Maria, quel a été ton premier contact avec l'art ?

J'ai un souvenir qui peut sembler banal : une sortie scolaire au Musée National de Capodimonte, à Naples. Nous avions pu admirer la Flagellation du Christ de Caravage. Ça m'a fait un effet que je n'avais jamais ressenti jusque-là. Je me souviens avoir pensé : « Waouh, ça déchire ».

Comment tu décrirais un artiste multimédia en quelques mots?

Disons qu'un artiste multimédia n'est pas seulement un peintre, un vidéaste, ou autre. Il se caractérise, justement, par l'utilisation de plusieurs formats au sein d'une même œuvre.

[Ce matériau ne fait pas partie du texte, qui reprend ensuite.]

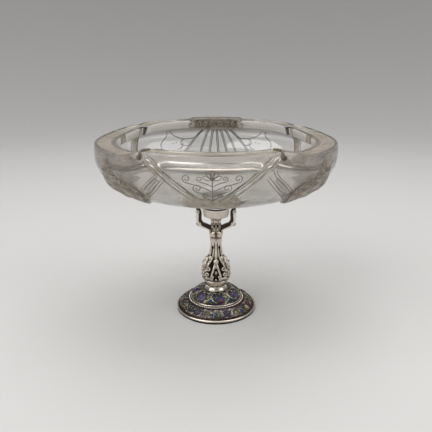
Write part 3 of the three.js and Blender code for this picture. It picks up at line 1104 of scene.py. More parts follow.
    def cartouches(self) -> None:
        """The pale C-scroll straps between the dome's flowers."""
        paths = []
        knots = [(0.95, 13.0), (0.84, 3.0), (0.6, 1.0), (0.36, 5.0), (0.16, 15.0)]
        for i, side in itertools.product(range(self.flowers), (-1, 1)):
            azimuth = self.upper_phase + (i + 0.5) * 360 / self.flowers
            line = curve([(share, azimuth + side * across) for share, across in knots], 6)
            paths.append([self.on_band(self.dome_point, p[0], p[1], 0.0003)[0] for p in line])
        straps = tubes("dome_cartouche_straps", paths, 0.00032, 1, tapered(0.7, 1.2))
        finished(straps, self.shop.turned, Slot.SILVER)

    def beads(self) -> None:
        """The ring of soldered beads, on a dark seat."""
        circle, low, high = self.bead_circle, self.ledge, self.ledge + 0.0006
        place = Vector((circle, 0, low + self.bead_radius * 0.9))
        bead = ball("bead", place, (self.bead_radius,) * 3, 10)
        pitch = 360 / self.bead_count
        ring = ringed("bead", bead, [i * pitch + 90 for i in range(self.bead_count)])
        outline = [
            (circle - 0.0013, low), (circle + 0.0016, low), (circle + 0.0014, high),
            (circle - 0.0011, high),
        ]
        seat = dressed(spun("bead_seat", outline), self.shop.dark_and_painted_shade)
        dressed(ring, self.shop.beaded)
        finished(joined("bead_ring_soldered", seat, ring), None, Slot.SILVER, "bead_ring")

    def hoop(self, radius: float, height: float, thickness: float) -> Object:
        """A plain wire hoop round the axis."""
        half = thickness / 2
        return spun("hoop", arc((radius, height), half, half, 0, 330, 11), FINE)

    def wire(self) -> None:
        """The plain bright wire inside the beads, and the dark joints beside the enamel."""
        wire = self.hoop(self.wire_circle, self.ledge + 0.0019, self.wire_thickness)
        finished(joined("wire_ring_plain", wire), self.shop.turned, Slot.SILVER, "wire_ring")
        dark = joined("enamel_joints_blackened", *[self.hoop(*hoop) for hoop in self.joint_hoops])
        finished(dark, self.shop.dark_and_painted_shade, Slot.SILVER)

    def neck(self) -> None:
        """The waisted neck, with mouldings at its foot and its head."""
        low, high = self.dome_top, self.neck_top
        foot, waist, head = self.neck_foot, self.neck_waist, self.neck_top_radius
        side = [
            (foot, low + 0.0018), (waist + 0.0002, low + 0.0034), (waist, low + 0.0052),
            (waist + 0.0009, low + 0.0076), (head - 0.0007, high - 0.0012),
        ]
        outline = [
            (self.bore, low), (foot + 0.0002, low),
            *arc((foot + 0.0002, low + 0.0008), 0.0008, 0.0007, -80, 80, 6), *curve(side, 6),
            (head - 0.0004, high - 0.001), (head, high - 0.0007), (head, high), (self.bore, high),
        ]
        neck = spun("foot_neck_turned", outline)
        finished(neck, self.shop.turned, Slot.SILVER, "foot_neck")

    def neck_ring(self) -> None:
        """The bright ring that carries the baluster."""
        low, high = self.neck_top, self.neck_top + self.ring_height
        outer, half = self.ring_radius, self.ring_height / 2
        outline = [
            (self.bore, low),
            (outer - 0.0018, low),
            *arc((outer - half * 0.9, low + half), half * 0.9, half * 0.82, -80, 80, 9),
            (outer - 0.0022, high - 0.0001),
            (outer - 0.0026, high),
            (self.bore, high),
        ]
        ring = spun("neck_ring_turned", outline)
        finished(ring, self.shop.turned, Slot.SILVER, "neck_ring")


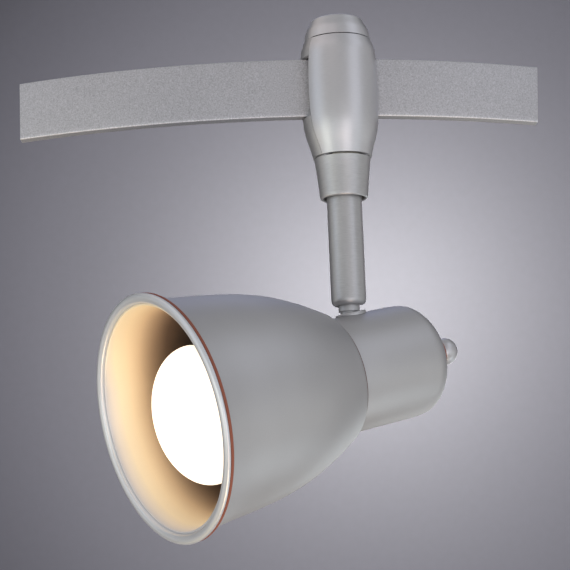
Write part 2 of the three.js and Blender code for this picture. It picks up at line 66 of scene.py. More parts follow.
# On the rail's middle line, at the adapter.
ON_RAIL = ADAPTER @ Matrix.Translation((0, -SET_BACK, 0))
STEM = ADAPTER @ Matrix.Rotation(PAN_REST, 4, "Z")
# At the knuckle's centre: the head as it is tilted, and the neck, which stays upright.
HEAD = STEM @ Matrix.Translation((0, 0, PIVOT_Z)) @ Matrix.Rotation(-TILT_REST, 4, "Y")
NECK = HEAD @ Matrix.Rotation(TILT_REST, 4, "Y")
# In the middle of the bell's rim, with +Z along the head's axis towards its back.
AXIAL = HEAD @ Matrix.Translation((-HEAD_REACH, 0, -HEAD_DROP)) @ Matrix.Rotation(math.pi / 2, 4, "Y")
LAMP = AXIAL @ Matrix.Translation((LAMP_DROP, 0, 0))

UPWARDS = (0, 0, 1)
BACKWARDS = (0, 1, 0)


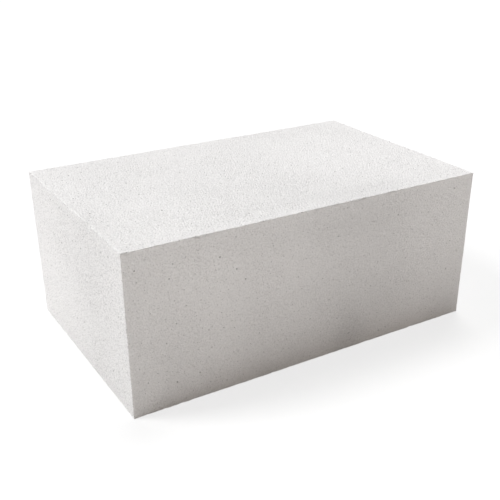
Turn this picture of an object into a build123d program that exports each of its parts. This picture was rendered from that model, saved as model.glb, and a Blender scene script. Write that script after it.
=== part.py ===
"""Solid wall block of autoclaved aerated concrete, wire-cut on all six faces.

The block lies on its bed face: X runs along the wall, Y through the wall and Z up.
The origin is the centre of the lower bed face. All sizes are in millimetres.
"""

import os

from build123d import *

# Size of the block. Its length and thickness are those of the masonry unit itself.
length = 600.0
thickness = 375.0

# A course of this block measures the course height, bed joint of thin mortar included.
course_height = 250.0
bed_joint = 1.0
height = course_height - bed_joint

# The wires leave sharp arrises, which handling rounds off a little: least along the beds,
# more up the four corners, which take the knocks.
bed_arris_radius = 1.0
upright_arris_radius = 1.5


# One cast and cut piece: the plan of the block, drawn up by its height.
with BuildPart() as aerated_block:
    with BuildSketch() as plan:
        RectangleRounded(length, thickness, upright_arris_radius)
    extrude(amount=height)

    # The arrises that run round the lower and the upper bed face.
    bed_faces = aerated_block.faces().filter_by(Axis.Z)
    fillet(bed_faces.edges(), radius=bed_arris_radius)

aerated_block.part.label = "aerated_block"

os.makedirs("parts", exist_ok=True)
export_step(aerated_block.part, "parts/aerated_block.step")
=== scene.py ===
import math

import bpy
import numpy as np
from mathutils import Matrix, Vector
from numpy.lib.stride_tricks import sliding_window_view


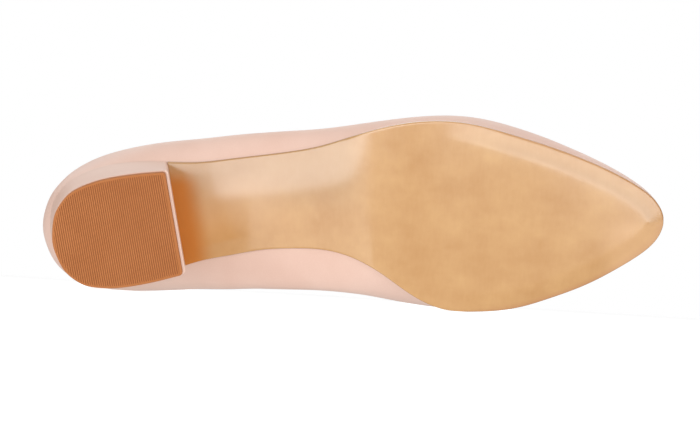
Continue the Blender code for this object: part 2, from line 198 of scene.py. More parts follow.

À quoi sert le multimédia dans ton art?

À provoquer une stimulation sensorielle à plusieurs niveaux. Grâce à des sons et des vidéos, j'ai les éléments pour créer un récit le plus complet, véridique et réaliste possible. Par exemple, le son est le témoignage le plus probant de la présence d'un artiste en un lieu déterminé. Ceci dit, à mon avis, la composante visuelle reste le pivot de la réalisation multimédia.

Comment devient-on artiste multimédia ?

Après le lycée, j'ai étudié l'histoire de l'art avec une spécialité en cinéma et photographie à la Sorbonne. Je suis donc issue d'un parcours plus théorico-critique que technique. Une fois mes études à Paris terminées, j'ai fréquenté une école d'art au Royaume-Uni. Ensuite j'ai eu des expériences professionnelles aux États-Unis, à New York et Los Angeles. J'aurais voulu y rester, mais le cyclone Trump est passé par là...

Et alors ?

J'ai commencé à avoir des problèmes administratifs, d'abord pour les visas. Un souci bureaucratique en entraînant un autre, en peu de temps je ne me suis plus sentie en sécurité. Vu les circonstances, j'ai décidé de rentrer en Italie.

Pourtant tu as trouvé Salvini en rentrant...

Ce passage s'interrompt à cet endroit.